[start]

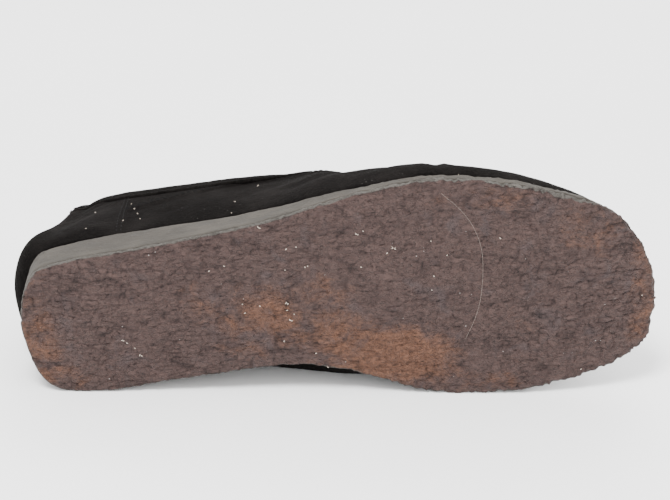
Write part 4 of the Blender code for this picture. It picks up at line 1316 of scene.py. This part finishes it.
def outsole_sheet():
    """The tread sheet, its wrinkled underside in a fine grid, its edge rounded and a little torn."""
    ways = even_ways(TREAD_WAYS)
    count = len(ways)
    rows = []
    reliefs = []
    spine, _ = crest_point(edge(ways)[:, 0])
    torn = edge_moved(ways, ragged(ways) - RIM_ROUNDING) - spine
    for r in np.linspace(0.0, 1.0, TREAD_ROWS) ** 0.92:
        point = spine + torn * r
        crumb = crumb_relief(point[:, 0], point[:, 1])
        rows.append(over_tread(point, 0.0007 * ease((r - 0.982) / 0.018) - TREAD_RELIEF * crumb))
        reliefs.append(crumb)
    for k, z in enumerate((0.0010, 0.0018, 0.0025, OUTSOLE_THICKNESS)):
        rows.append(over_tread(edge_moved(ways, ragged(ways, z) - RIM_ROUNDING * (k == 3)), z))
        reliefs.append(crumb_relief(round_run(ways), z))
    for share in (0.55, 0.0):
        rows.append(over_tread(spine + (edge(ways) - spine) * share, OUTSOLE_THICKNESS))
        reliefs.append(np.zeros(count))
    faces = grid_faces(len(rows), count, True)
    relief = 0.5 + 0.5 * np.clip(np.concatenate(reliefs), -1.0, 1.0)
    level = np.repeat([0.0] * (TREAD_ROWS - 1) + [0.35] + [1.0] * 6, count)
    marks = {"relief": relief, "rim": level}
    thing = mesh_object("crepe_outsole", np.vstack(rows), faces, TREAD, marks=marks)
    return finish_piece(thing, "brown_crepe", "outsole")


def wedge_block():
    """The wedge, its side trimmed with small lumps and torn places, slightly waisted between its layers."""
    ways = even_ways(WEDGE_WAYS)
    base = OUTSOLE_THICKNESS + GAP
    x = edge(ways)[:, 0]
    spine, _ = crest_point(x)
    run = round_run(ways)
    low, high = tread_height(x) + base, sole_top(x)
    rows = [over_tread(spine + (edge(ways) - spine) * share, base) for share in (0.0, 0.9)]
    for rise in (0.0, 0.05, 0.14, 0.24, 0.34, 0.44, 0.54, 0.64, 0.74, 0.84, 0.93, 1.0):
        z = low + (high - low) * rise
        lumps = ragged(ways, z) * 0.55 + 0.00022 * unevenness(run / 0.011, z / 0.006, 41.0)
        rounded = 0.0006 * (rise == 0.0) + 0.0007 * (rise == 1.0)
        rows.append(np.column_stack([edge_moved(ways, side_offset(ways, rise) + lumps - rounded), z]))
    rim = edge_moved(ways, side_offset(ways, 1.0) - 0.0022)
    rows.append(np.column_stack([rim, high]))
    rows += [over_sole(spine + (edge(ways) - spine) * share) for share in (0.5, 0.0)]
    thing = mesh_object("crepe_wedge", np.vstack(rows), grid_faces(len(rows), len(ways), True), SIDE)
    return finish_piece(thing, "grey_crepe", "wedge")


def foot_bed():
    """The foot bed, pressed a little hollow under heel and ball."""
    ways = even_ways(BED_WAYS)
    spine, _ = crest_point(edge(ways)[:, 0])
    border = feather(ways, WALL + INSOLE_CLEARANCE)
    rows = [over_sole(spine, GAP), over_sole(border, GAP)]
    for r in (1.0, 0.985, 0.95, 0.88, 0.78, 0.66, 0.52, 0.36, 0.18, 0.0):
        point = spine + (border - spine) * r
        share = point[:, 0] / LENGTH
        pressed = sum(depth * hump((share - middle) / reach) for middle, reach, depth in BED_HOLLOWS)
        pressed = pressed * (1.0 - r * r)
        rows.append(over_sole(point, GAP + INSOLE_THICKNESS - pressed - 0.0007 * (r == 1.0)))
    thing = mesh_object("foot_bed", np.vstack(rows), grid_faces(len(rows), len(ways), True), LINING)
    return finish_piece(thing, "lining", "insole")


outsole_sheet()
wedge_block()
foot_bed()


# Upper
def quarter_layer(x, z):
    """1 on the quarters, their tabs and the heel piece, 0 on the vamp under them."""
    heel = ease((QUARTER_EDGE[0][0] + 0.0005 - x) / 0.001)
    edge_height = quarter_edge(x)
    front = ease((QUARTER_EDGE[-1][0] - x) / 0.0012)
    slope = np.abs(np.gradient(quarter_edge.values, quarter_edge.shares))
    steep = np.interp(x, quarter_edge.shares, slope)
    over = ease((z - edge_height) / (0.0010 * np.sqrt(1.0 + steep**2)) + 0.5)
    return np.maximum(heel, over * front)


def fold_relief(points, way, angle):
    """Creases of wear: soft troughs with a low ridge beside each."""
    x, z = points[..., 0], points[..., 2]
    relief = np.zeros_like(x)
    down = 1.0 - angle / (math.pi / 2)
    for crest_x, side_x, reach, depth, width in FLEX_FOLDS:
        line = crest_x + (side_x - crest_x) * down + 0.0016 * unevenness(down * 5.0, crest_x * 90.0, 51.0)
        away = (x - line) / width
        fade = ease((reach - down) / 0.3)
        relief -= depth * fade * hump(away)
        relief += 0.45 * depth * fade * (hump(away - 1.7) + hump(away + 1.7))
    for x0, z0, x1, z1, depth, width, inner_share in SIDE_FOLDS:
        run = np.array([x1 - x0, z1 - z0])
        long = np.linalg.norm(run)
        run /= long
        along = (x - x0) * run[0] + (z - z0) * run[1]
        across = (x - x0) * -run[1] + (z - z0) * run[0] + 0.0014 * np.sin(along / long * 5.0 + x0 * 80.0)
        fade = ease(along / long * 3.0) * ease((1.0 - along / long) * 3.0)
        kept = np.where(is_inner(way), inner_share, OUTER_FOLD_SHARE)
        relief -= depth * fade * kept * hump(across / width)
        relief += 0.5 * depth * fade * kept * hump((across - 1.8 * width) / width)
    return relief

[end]

> GOAL
Reproduce the complete set of lines precisely as supplied.

> FULL ANSWER
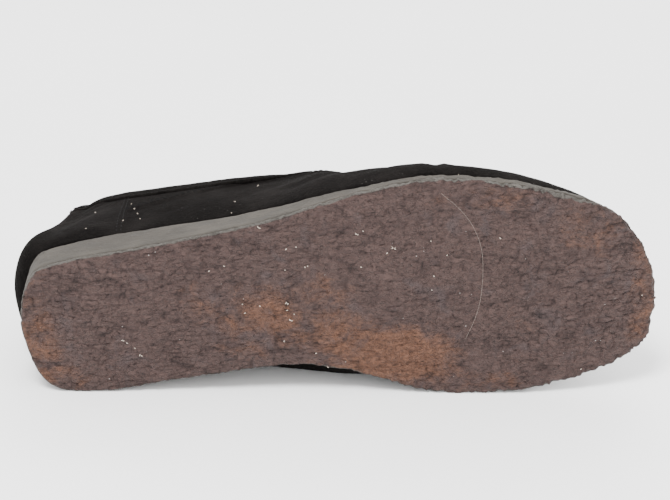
Write part 4 of the Blender code for this picture. It picks up at line 1316 of scene.py. This part finishes it.
def outsole_sheet():
    """The tread sheet, its wrinkled underside in a fine grid, its edge rounded and a little torn."""
    ways = even_ways(TREAD_WAYS)
    count = len(ways)
    rows = []
    reliefs = []
    spine, _ = crest_point(edge(ways)[:, 0])
    torn = edge_moved(ways, ragged(ways) - RIM_ROUNDING) - spine
    for r in np.linspace(0.0, 1.0, TREAD_ROWS) ** 0.92:
        point = spine + torn * r
        crumb = crumb_relief(point[:, 0], point[:, 1])
        rows.append(over_tread(point, 0.0007 * ease((r - 0.982) / 0.018) - TREAD_RELIEF * crumb))
        reliefs.append(crumb)
    for k, z in enumerate((0.0010, 0.0018, 0.0025, OUTSOLE_THICKNESS)):
        rows.append(over_tread(edge_moved(ways, ragged(ways, z) - RIM_ROUNDING * (k == 3)), z))
        reliefs.append(crumb_relief(round_run(ways), z))
    for share in (0.55, 0.0):
        rows.append(over_tread(spine + (edge(ways) - spine) * share, OUTSOLE_THICKNESS))
        reliefs.append(np.zeros(count))
    faces = grid_faces(len(rows), count, True)
    relief = 0.5 + 0.5 * np.clip(np.concatenate(reliefs), -1.0, 1.0)
    level = np.repeat([0.0] * (TREAD_ROWS - 1) + [0.35] + [1.0] * 6, count)
    marks = {"relief": relief, "rim": level}
    thing = mesh_object("crepe_outsole", np.vstack(rows), faces, TREAD, marks=marks)
    return finish_piece(thing, "brown_crepe", "outsole")


def wedge_block():
    """The wedge, its side trimmed with small lumps and torn places, slightly waisted between its layers."""
    ways = even_ways(WEDGE_WAYS)
    base = OUTSOLE_THICKNESS + GAP
    x = edge(ways)[:, 0]
    spine, _ = crest_point(x)
    run = round_run(ways)
    low, high = tread_height(x) + base, sole_top(x)
    rows = [over_tread(spine + (edge(ways) - spine) * share, base) for share in (0.0, 0.9)]
    for rise in (0.0, 0.05, 0.14, 0.24, 0.34, 0.44, 0.54, 0.64, 0.74, 0.84, 0.93, 1.0):
        z = low + (high - low) * rise
        lumps = ragged(ways, z) * 0.55 + 0.00022 * unevenness(run / 0.011, z / 0.006, 41.0)
        rounded = 0.0006 * (rise == 0.0) + 0.0007 * (rise == 1.0)
        rows.append(np.column_stack([edge_moved(ways, side_offset(ways, rise) + lumps - rounded), z]))
    rim = edge_moved(ways, side_offset(ways, 1.0) - 0.0022)
    rows.append(np.column_stack([rim, high]))
    rows += [over_sole(spine + (edge(ways) - spine) * share) for share in (0.5, 0.0)]
    thing = mesh_object("crepe_wedge", np.vstack(rows), grid_faces(len(rows), len(ways), True), SIDE)
    return finish_piece(thing, "grey_crepe", "wedge")


def foot_bed():
    """The foot bed, pressed a little hollow under heel and ball."""
    ways = even_ways(BED_WAYS)
    spine, _ = crest_point(edge(ways)[:, 0])
    border = feather(ways, WALL + INSOLE_CLEARANCE)
    rows = [over_sole(spine, GAP), over_sole(border, GAP)]
    for r in (1.0, 0.985, 0.95, 0.88, 0.78, 0.66, 0.52, 0.36, 0.18, 0.0):
        point = spine + (border - spine) * r
        share = point[:, 0] / LENGTH
        pressed = sum(depth * hump((share - middle) / reach) for middle, reach, depth in BED_HOLLOWS)
        pressed = pressed * (1.0 - r * r)
        rows.append(over_sole(point, GAP + INSOLE_THICKNESS - pressed - 0.0007 * (r == 1.0)))
    thing = mesh_object("foot_bed", np.vstack(rows), grid_faces(len(rows), len(ways), True), LINING)
    return finish_piece(thing, "lining", "insole")


outsole_sheet()
wedge_block()
foot_bed()


# Upper
def quarter_layer(x, z):
    """1 on the quarters, their tabs and the heel piece, 0 on the vamp under them."""
    heel = ease((QUARTER_EDGE[0][0] + 0.0005 - x) / 0.001)
    edge_height = quarter_edge(x)
    front = ease((QUARTER_EDGE[-1][0] - x) / 0.0012)
    slope = np.abs(np.gradient(quarter_edge.values, quarter_edge.shares))
    steep = np.interp(x, quarter_edge.shares, slope)
    over = ease((z - edge_height) / (0.0010 * np.sqrt(1.0 + steep**2)) + 0.5)
    return np.maximum(heel, over * front)


def fold_relief(points, way, angle):
    """Creases of wear: soft troughs with a low ridge beside each."""
    x, z = points[..., 0], points[..., 2]
    relief = np.zeros_like(x)
    down = 1.0 - angle / (math.pi / 2)
    for crest_x, side_x, reach, depth, width in FLEX_FOLDS:
        line = crest_x + (side_x - crest_x) * down + 0.0016 * unevenness(down * 5.0, crest_x * 90.0, 51.0)
        away = (x - line) / width
        fade = ease((reach - down) / 0.3)
        relief -= depth * fade * hump(away)
        relief += 0.45 * depth * fade * (hump(away - 1.7) + hump(away + 1.7))
    for x0, z0, x1, z1, depth, width, inner_share in SIDE_FOLDS:
        run = np.array([x1 - x0, z1 - z0])
        long = np.linalg.norm(run)
        run /= long
        along = (x - x0) * run[0] + (z - z0) * run[1]
        across = (x - x0) * -run[1] + (z - z0) * run[0] + 0.0014 * np.sin(along / long * 5.0 + x0 * 80.0)
        fade = ease(along / long * 3.0) * ease((1.0 - along / long) * 3.0)
        kept = np.where(is_inner(way), inner_share, OUTER_FOLD_SHARE)
        relief -= depth * fade * kept * hump(across / width)
        relief += 0.5 * depth * fade * kept * hump((across - 1.8 * width) / width)
    return relief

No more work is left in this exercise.